|
Throughout
her writing career, Adrienne Kennedy has used her own life
experiences as symbolic of the divisiveness of American race
relations. Like Kennedy, the characters in her plays are often
light-skinned black women torn between their blackness and
whiteness.
Adrienne
Hawkins was born in 1930 to Georgia-born parents who instilled
in her a pride in black accomplishment. Her father, Cornell
W. Hawkins, attended Morehouse College and served as executive
director of the Cedar Branch of the Cleveland YMCA and on
the city's race relations staff. Her mother, Etta Hawkins,
was a graduate of Atlanta University and a teacher. Her parents
and their friends-teachers, social and civic workers, doctors,
and lawyers-were members
of the NAACP and the Urban League, she notes
in her 1987 memoir, People Who Led to My
Plays. But Kennedy was aware from an early age that she
also had white relatives whose ancestors had come from England,
and she created alter egos who sought artistic and cultural
fathers among the likes of Shakespeare, Chaucer, and William
the Conqueror.
Raised
in the then interracial, middle-class Cleveland neighborhoods
of Mt. Pleasant and Glenville, Kennedy found herself confronting
prejudice for the first time at Ohio State University. The
immensity, the dark, rainy winters, the often open racial
hatred of the girls
in the dorm continued to demoralize me, she would later
write. She left college a person who had lost my equilibrium
and spent the next decade struggling to find her own voice.

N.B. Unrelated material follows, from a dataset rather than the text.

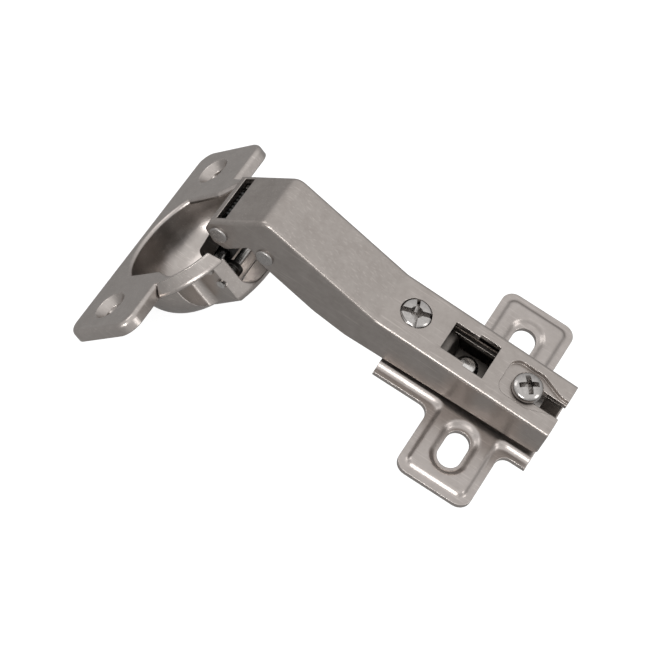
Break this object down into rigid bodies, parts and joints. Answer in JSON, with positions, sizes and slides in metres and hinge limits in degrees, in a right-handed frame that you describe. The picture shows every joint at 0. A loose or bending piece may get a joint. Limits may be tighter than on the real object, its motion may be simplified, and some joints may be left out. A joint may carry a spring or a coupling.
{
  "type": "concealed hinge",
  "caption": "Concealed cabinet hinge with a cranked angled arm and a drawn cup, on a slide-on cross-shaped mounting plate.",
  "frame": {"origin": "on the mounting plate's underside, midway between its two screw slots", "axes": "+X along the arm to its rear end, +Y along the hinge pins, +Z away from the cabinet side"},
  "size_m": [0.1027, 0.061, 0.0505],
  "materials": {
    "plate_steel": "nickel-plated pressed steel, satin",
    "arm_steel": "nickel-plated folded steel, satin",
    "cup_steel": "nickel-plated drawn steel, satin",
    "fastener_steel": "bright zinc-plated steel",
    "pin_steel": "plated steel pin, riveted ends",
    "link_steel": "darker plated steel",
    "black_link": "black oxide",
    "black_spring": "black oiled spring wire"
  },
  "bodies": {
    "base": {"mounting_plate": "plate_steel", "plate_spine": "plate_steel", "plate_rivet": "fastener_steel"},
    "carriage": {"clamp_nut": "fastener_steel"},
    "fixing": {"fixing_screw": "fastener_steel"},
    "side_adjuster": {"side_screw": "fastener_steel"},
    "arm": {"hinge_arm": "arm_steel", "front_arm_pin": "pin_steel", "rear_arm_pin": "pin_steel", "closing_spring": "black_spring"},
    "outer": {"outer_link": "link_steel"},
    "inner": {"inner_link": "black_link"},
    "cup": {"hinge_cup": "cup_steel", "cup_pin": "pin_steel"}
  },
  "joints": [
    {"name": "depth_slide", "type": "slide", "parent": "base", "child": "carriage", "axis": [1, 0, 0], "range_m": [-0.0015, 0.0025]},
    {"name": "fixing_turn", "type": "hinge", "parent": "carriage", "child": "fixing", "pos_m": [0.0063, 0, 0.012], "axis": [0, 0, 1], "range_deg": [0, 360]},
    {"name": "side_turn", "type": "hinge", "parent": "carriage", "child": "side_adjuster", "pos_m": [-0.0227, 0, 0.012], "axis": [0, 0, 1], "range_deg": [-222, 222]},
    {"name": "arm_tilt", "type": "hinge", "parent": "carriage", "child": "arm", "pos_m": [0.0063, 0, 0.012], "axis": [0, 1, 0], "range_deg": [-1.2, 1.2]},
    {"name": "door_swing", "type": "hinge", "parent": "arm", "child": "outer", "pos_m": [-0.0683, 0, 0.01003], "axis": [0, 1, 0], "range_deg": [0, 33.3]},
    {"name": "rear_pivot", "type": "hinge", "parent": "arm", "child": "inner", "pos_m": [-0.05692, 0, 0.01224], "axis": [0, 1, 0], "range_deg": [0, 6.37]},
    {"name": "cup_pivot", "type": "hinge", "parent": "outer", "child": "cup", "pos_m": [-0.06294, 0, -0.00215], "axis": [0, 1, 0], "range_deg": [0, 64.71]}
  ],
  "couplings": [
    {"joint": "side_turn", "follows": "arm_tilt", "ratio": -181.8},
    {"joint": "rear_pivot", "follows": "door_swing", "ratio": 0.191},
    {"joint": "cup_pivot", "follows": "door_swing", "ratio": 1.943}
  ]
}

Influences as diverse as Federico Garcia Lorca's symbolic
plays, the cadences of the psalms, the poetry of jazz, French
surrealist movies, Picasso's Guernica, Jackson Pollock's
abstract paintings,
and African masks liberated her from the confines of realism
and paved the way for her distinctive lyrical, non-linear
and dreamlike style.
It
was on a miraculous trip to West Africa that Kennedy
discovered a strength in being a black person.

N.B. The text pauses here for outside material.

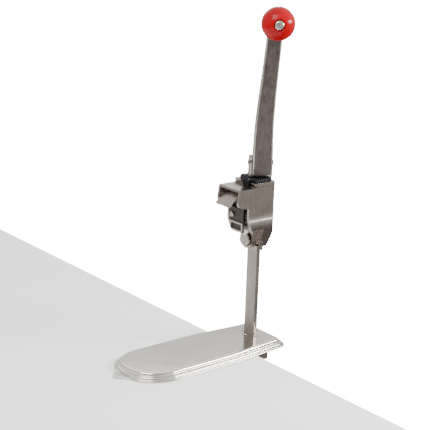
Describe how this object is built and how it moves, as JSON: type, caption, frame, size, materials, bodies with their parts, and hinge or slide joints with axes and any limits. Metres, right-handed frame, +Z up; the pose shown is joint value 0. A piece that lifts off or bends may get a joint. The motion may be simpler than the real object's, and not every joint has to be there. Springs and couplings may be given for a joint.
{
  "type": "bench can opener",
  "caption": "Manual bench can opener: long pressed base, sliding bar, head with knife and geared drive wheel, folding crank with a ball knob.",
  "frame": {"origin": "middle of the can seat, on the bench plane under the base", "axes": "+X from the can to the slide bar, +Z up along the slide bar; the operator stands on the -X, -Y side"},
  "size_m": [0.2535, 0.1085, 0.5953],
  "materials": {
    "polished_steel": "polished pressed stainless steel",
    "satin_steel": "satin, vertical grain",
    "forged_steel": "forged, rough web with polished edges",
    "tool_steel": "machined and hardened",
    "bronze": "machined bearing bronze",
    "black_plastic": "moulded, satin",
    "black_rubber": "matt",
    "red_plastic": "glossy moulded"
  },
  "bodies": {
    "base": {"base_plate": "polished_steel", "base_pad": "black_rubber", "bar_guide": "satin_steel", "brake_shoe": "bronze", "brake_spring": "tool_steel", "brake_screw": "tool_steel", "guide_screw_front": "tool_steel", "guide_screw_rear": "tool_steel", "guide_screw_near": "tool_steel", "guide_screw_far": "tool_steel"},
    "head": {"slide_bar": "satin_steel", "bar_pin_lower": "tool_steel", "bar_pin_upper": "tool_steel", "head_body": "satin_steel", "top_plate": "satin_steel", "top_cap": "black_plastic", "lower_bush": "bronze", "upper_bush": "bronze", "drive_bush": "bronze", "plate_screw_near_front": "tool_steel", "plate_screw_near_rear": "tool_steel", "plate_screw_far_front": "tool_steel", "plate_screw_far_rear": "tool_steel", "guard_plate": "satin_steel", "knife_holder": "satin_steel", "holder_pin": "tool_steel", "knife": "tool_steel"},
    "wheel": {"drive_wheel": "tool_steel", "drive_shaft": "tool_steel", "wheel_washer": "tool_steel", "drive_pinion": "tool_steel"},
    "crank": {"spindle": "tool_steel", "spindle_gear": "tool_steel", "spindle_clip": "tool_steel", "crank_hub": "satin_steel", "hinge_pin": "tool_steel"},
    "lever": {"lever": "forged_steel", "knob_stud": "tool_steel", "knob_washer": "tool_steel"},
    "knob": {"knob": "red_plastic"}
  },
  "joints": [
    {"name": "head_slide", "type": "slide", "parent": "base", "child": "head", "axis": [0, 0, 1], "range_m": [-0.11, 0.11]},
    {"name": "wheel_spin", "type": "hinge", "parent": "head", "child": "wheel", "pos_m": [0.08, 0, 0.147], "axis": [1, 0, 0], "continuous": true},
    {"name": "crank_turn", "type": "hinge", "parent": "head", "child": "crank", "pos_m": [0.095, 0, 0.23], "axis": [0, 0, 1], "continuous": true},
    {"name": "lever_fold", "type": "hinge", "parent": "crank", "child": "lever", "pos_m": [0.095, 0, 0.25], "axis": [-0.8039, 0.5948, 0], "range_deg": [0, 90]},
    {"name": "knob_spin", "type": "hinge", "parent": "lever", "child": "knob", "pos_m": [0.08802, -0.03633, 0.433], "axis": [-0.5948, -0.8039, 0], "continuous": true}
  ],
  "couplings": [
    {"joint": "wheel_spin", "follows": "crank_turn", "ratio": 1}
  ]
}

Returning to live in New York, she joined Edward Albee's Playwrighting
Workshop. Encouraged by Albee to let her guts out on
stage, she wrote her first play, Funnyhouse of a
Negro (1964), which won an Obie. The decade that followed
unleashed a torrent of dense surrealist plays that found a
place in experimental theaters such as La Mama and the Open
Theater, as well as the Public Theater of the New York Shakespeare
Festival.
But
Kennedy soon found herself in a kind of no man's land as a
black writer. As Billie Allen, who created the role of Negro
Sarah in Funnyhouse, later noted, some black
audiences were offended by Kennedy's portrayal of black secrets
on stage. Hair, for example, had not been dealt with
in the theater. Her unabashed, though ambivalent love
of things English and Hollywood presented difficulties for
other critics.
Except
for Joseph Chaikin's 1976 production of her play A Movie
Star Has to Star in Black and White, the '70s saw no new
work by Kennedy, who spent most of the decade as a visiting
professor at several distinguished universities. But in the
'80s a new flurry of writing yielded Deadly Triplets: A
Theatre Mystery and Journal (1990), her memoir, and a
cluster of new plays involving a character named Susan Alexander.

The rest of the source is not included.